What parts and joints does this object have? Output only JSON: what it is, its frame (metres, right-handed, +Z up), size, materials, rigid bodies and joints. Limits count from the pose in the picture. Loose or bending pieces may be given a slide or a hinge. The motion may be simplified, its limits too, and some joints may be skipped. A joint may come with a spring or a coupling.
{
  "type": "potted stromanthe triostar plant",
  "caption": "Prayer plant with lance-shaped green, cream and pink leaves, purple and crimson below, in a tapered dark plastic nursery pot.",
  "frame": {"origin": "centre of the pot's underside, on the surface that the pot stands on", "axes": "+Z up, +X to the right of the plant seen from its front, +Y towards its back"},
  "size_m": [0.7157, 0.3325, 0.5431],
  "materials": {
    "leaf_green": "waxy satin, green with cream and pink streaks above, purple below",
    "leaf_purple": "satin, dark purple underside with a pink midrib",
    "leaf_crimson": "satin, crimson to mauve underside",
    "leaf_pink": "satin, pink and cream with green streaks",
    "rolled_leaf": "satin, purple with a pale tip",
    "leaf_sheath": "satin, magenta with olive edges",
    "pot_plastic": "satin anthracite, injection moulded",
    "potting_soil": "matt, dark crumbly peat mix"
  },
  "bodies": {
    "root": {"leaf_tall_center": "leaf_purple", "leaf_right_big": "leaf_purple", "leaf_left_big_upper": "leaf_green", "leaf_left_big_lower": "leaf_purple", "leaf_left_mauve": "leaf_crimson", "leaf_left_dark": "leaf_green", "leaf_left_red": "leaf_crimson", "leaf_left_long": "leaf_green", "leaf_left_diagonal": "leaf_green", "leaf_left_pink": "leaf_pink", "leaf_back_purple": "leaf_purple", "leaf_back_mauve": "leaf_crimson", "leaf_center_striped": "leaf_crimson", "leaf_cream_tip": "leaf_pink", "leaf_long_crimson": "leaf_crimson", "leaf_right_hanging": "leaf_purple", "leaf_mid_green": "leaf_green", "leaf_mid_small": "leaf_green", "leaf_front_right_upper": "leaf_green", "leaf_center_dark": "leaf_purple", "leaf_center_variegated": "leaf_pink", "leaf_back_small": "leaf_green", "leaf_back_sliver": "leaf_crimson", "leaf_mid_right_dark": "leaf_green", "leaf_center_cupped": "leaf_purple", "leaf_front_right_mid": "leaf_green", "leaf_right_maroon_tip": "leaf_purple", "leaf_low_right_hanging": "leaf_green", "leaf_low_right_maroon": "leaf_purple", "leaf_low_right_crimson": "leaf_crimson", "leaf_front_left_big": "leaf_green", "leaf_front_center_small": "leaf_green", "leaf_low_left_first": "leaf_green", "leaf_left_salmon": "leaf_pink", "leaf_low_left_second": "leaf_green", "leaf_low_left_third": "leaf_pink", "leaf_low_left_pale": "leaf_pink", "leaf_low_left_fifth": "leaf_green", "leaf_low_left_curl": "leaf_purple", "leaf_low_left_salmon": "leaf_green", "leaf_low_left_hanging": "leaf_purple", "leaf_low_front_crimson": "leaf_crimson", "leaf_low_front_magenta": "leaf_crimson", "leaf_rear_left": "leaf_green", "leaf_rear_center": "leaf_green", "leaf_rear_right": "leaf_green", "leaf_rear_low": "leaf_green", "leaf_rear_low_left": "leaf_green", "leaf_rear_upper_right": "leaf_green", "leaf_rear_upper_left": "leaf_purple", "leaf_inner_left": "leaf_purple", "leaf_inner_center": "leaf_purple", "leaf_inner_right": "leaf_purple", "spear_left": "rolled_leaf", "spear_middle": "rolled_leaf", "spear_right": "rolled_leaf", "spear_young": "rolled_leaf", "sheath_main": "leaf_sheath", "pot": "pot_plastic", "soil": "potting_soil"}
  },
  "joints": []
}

**********

▶ **WHAT YOU ARE ASKED TO DO**:
Output every line above without altering anything.

▶ **THE RESPONSE**:
What parts and joints does this object have? Output only JSON: what it is, its frame (metres, right-handed, +Z up), size, materials, rigid bodies and joints. Limits count from the pose in the picture. Loose or bending pieces may be given a slide or a hinge. The motion may be simplified, its limits too, and some joints may be skipped. A joint may come with a spring or a coupling.
{
  "type": "potted stromanthe triostar plant",
  "caption": "Prayer plant with lance-shaped green, cream and pink leaves, purple and crimson below, in a tapered dark plastic nursery pot.",
  "frame": {"origin": "centre of the pot's underside, on the surface that the pot stands on", "axes": "+Z up, +X to the right of the plant seen from its front, +Y towards its back"},
  "size_m": [0.7157, 0.3325, 0.5431],
  "materials": {
    "leaf_green": "waxy satin, green with cream and pink streaks above, purple below",
    "leaf_purple": "satin, dark purple underside with a pink midrib",
    "leaf_crimson": "satin, crimson to mauve underside",
    "leaf_pink": "satin, pink and cream with green streaks",
    "rolled_leaf": "satin, purple with a pale tip",
    "leaf_sheath": "satin, magenta with olive edges",
    "pot_plastic": "satin anthracite, injection moulded",
    "potting_soil": "matt, dark crumbly peat mix"
  },
  "bodies": {
    "root": {"leaf_tall_center": "leaf_purple", "leaf_right_big": "leaf_purple", "leaf_left_big_upper": "leaf_green", "leaf_left_big_lower": "leaf_purple", "leaf_left_mauve": "leaf_crimson", "leaf_left_dark": "leaf_green", "leaf_left_red": "leaf_crimson", "leaf_left_long": "leaf_green", "leaf_left_diagonal": "leaf_green", "leaf_left_pink": "leaf_pink", "leaf_back_purple": "leaf_purple", "leaf_back_mauve": "leaf_crimson", "leaf_center_striped": "leaf_crimson", "leaf_cream_tip": "leaf_pink", "leaf_long_crimson": "leaf_crimson", "leaf_right_hanging": "leaf_purple", "leaf_mid_green": "leaf_green", "leaf_mid_small": "leaf_green", "leaf_front_right_upper": "leaf_green", "leaf_center_dark": "leaf_purple", "leaf_center_variegated": "leaf_pink", "leaf_back_small": "leaf_green", "leaf_back_sliver": "leaf_crimson", "leaf_mid_right_dark": "leaf_green", "leaf_center_cupped": "leaf_purple", "leaf_front_right_mid": "leaf_green", "leaf_right_maroon_tip": "leaf_purple", "leaf_low_right_hanging": "leaf_green", "leaf_low_right_maroon": "leaf_purple", "leaf_low_right_crimson": "leaf_crimson", "leaf_front_left_big": "leaf_green", "leaf_front_center_small": "leaf_green", "leaf_low_left_first": "leaf_green", "leaf_left_salmon": "leaf_pink", "leaf_low_left_second": "leaf_green", "leaf_low_left_third": "leaf_pink", "leaf_low_left_pale": "leaf_pink", "leaf_low_left_fifth": "leaf_green", "leaf_low_left_curl": "leaf_purple", "leaf_low_left_salmon": "leaf_green", "leaf_low_left_hanging": "leaf_purple", "leaf_low_front_crimson": "leaf_crimson", "leaf_low_front_magenta": "leaf_crimson", "leaf_rear_left": "leaf_green", "leaf_rear_center": "leaf_green", "leaf_rear_right": "leaf_green", "leaf_rear_low": "leaf_green", "leaf_rear_low_left": "leaf_green", "leaf_rear_upper_right": "leaf_green", "leaf_rear_upper_left": "leaf_purple", "leaf_inner_left": "leaf_purple", "leaf_inner_center": "leaf_purple", "leaf_inner_right": "leaf_purple", "spear_left": "rolled_leaf", "spear_middle": "rolled_leaf", "spear_right": "rolled_leaf", "spear_young": "rolled_leaf", "sheath_main": "leaf_sheath", "pot": "pot_plastic", "soil": "potting_soil"}
  },
  "joints": []
}